The issues holding back the iPad — high taxes, bad infrastructure and a shallow labor pool — are routinely cited by business leaders as the main obstacles to higher growth.
There are still plenty of incentives for both parties to make concessions and cut a deal in coming months.
Brazil’s consumer market, with 190 million people and a high rate of Internet use by developing-world standards, is considered under-served in the tablet market. One reason is the high cost of imports. Because of tariffs and taxes, an iPad 2 with 16 gigabytes of memory currently retails for about US$900, nearly twice the US$500 list price in the US.
Other foreign companies, including Motorola Mobility and Samsung Electronics, have expressed interest in efforts to produce tablets in Brazil. Positivo Informatica, Brazil’s biggest domestic computer maker, launched its own tablet just last week.
Yet none of the other initiatives to date have the cachet offered by Apple products or the same scale of investments.
Brazilian Science and Technology Minister Aloizio Mercadante, the government’s point man in the Foxconn talks, said on Monday that the talks were difficult because of a wide range of issues — some of them on Brazil’s side.
Government officials say the original proposal by Foxconn had called for the construction of a new industrial complex outside Sao Paulo. It would be an “intelligent city,” potentially with its own energy facility, roads and other infrastructure.
Brazil is already struggling to execute big building projects related to the World Cup in 2014 and the Olympics in 2016, and independent experts expect only about half of the US$1 trillion in planned infrastructure investments over the next decade to be completed on time.
“The negotiation is rather complex.
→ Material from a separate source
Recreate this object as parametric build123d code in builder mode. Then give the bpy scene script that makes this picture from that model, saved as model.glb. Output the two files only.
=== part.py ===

The situation for structure, technology, energy, logistics, it’s all very complex,” Mercadante told reporters.
Local media have reported that Foxconn is seeking priority treatment at Brazilian customs, which is notoriously slow even by the standards of emerging markets.
The biggest difficulty was finding Brazilian companies to partner in the effort and bear some of the costs, Mercadante said.
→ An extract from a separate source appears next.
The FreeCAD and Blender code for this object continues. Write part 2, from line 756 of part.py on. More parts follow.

“It’s a requirement to have Brazilian partners, [but] in the technology area the partners we have do not have the financial muscle for investments near that value,” he said.
He also alluded to a possible outcome in the talks, saying that the final investment might not be as big as the US$12 billion figure Rousseff first floated in China in April.
One option could be for Foxconn or a Brazilian partner to simply assemble foreign-made parts for the iPad, rather than producing screens and other components locally. Other steps could also be taken to reduce the project’s scale, which may simply have been too ambitious for all parties.
“We’re dealing with a lot of issues, like the [Taiwanese] trying to figure out how to do business in Brazil ... and Brazil figuring out how to produce these complicated products,” a second government official said.
Shares of Hon Hai, the world’s largest contract electronics manufacturer, fell 1.14 percent to close at NT$69.20 yesterday in Taipei trading, with 37.02 million shares changing hands, while the benchmark TAIEX ended up 0.60 percent at 7,225.38 points.
“The [Reuters] report prompted investors to cut holdings in Hon Hai amid concerns that once the Brazil investment project falls through, Hon Hai will have lost an opportunity to diversify its production base from China, where wages are on the rise,” Horizon Securities (宏遠證券) analyst Benson Huang (黃重善)said. “Investors are also afraid that Hon Hai will fail to gain proximity to its major clients, such as Apple and Hewlett--Packard, to further cut costs.”
Horizon Securities said Apple accounts for about 25 percent of Hon Hai’s total revenue and HP contributes another 15 percent.